Don't hold me to this, but when I have needed to cover something, as you are wanting to do- I have to paint it White and then put the color I want over the white.

Some thin, not too thin acrylic paint may work.  Do you have any of that old stuff that was used to cover Typos, Liquid Paper I think it was called, that's white.

Before I would try this on the actual box, I would try it on some paper or a paper plate and see if there was any bleed through of a color.  Also, not sure how much texture would show.
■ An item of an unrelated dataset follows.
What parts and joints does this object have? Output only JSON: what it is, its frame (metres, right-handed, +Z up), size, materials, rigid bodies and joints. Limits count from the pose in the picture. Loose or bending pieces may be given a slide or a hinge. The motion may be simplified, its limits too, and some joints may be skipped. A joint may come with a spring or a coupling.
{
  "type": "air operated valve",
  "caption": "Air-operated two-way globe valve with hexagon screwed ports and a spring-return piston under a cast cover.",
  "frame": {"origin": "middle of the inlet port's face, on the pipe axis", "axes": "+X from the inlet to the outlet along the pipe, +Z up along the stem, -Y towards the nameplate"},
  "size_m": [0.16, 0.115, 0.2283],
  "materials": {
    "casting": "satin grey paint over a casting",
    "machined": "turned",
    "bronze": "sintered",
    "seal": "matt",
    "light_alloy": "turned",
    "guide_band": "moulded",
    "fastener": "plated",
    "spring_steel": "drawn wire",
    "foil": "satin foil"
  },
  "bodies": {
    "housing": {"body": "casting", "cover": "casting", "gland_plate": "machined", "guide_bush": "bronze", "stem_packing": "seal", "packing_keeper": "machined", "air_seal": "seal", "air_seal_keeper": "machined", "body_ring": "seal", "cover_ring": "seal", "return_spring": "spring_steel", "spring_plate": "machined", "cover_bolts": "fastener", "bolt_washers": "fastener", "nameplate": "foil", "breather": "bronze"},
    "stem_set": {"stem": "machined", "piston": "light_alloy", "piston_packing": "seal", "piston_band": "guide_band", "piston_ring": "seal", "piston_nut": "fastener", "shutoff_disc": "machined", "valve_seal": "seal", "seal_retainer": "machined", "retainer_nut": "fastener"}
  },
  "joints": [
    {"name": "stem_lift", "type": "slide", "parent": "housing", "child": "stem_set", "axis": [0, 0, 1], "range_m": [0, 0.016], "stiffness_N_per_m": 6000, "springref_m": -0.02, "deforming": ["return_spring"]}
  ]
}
Good luck those are pretty boxes.


----------



## officerripley (Nov 4, 2022)

Thanks, Owlivia! I do have some white Liquid Paper (I use it for crafts a lot). I'll try it!


----------



## Owlivia (Nov 5, 2022)

You're very welcome.  Hope it works, let us know.


----------



## Jules (Nov 5, 2022)

Go ahead and buy it.  You’ll kick yourself if you don’t. Maybe the colours aren’t as bright IRL or you’ll get used to them.


----------



## officerripley (Nov 6, 2022)

Jules said:


> Go ahead and buy it.  You’ll kick yourself if you don’t. Maybe the colours aren’t as bright IRL or you’ll get used to them.


I did buy it, I made an offer and the seller accepted. Also, she messaged me and said that the shipping wasn't going to cost as much so I got a little bit of $$ back there too. Can't wait to get it, lol.


----------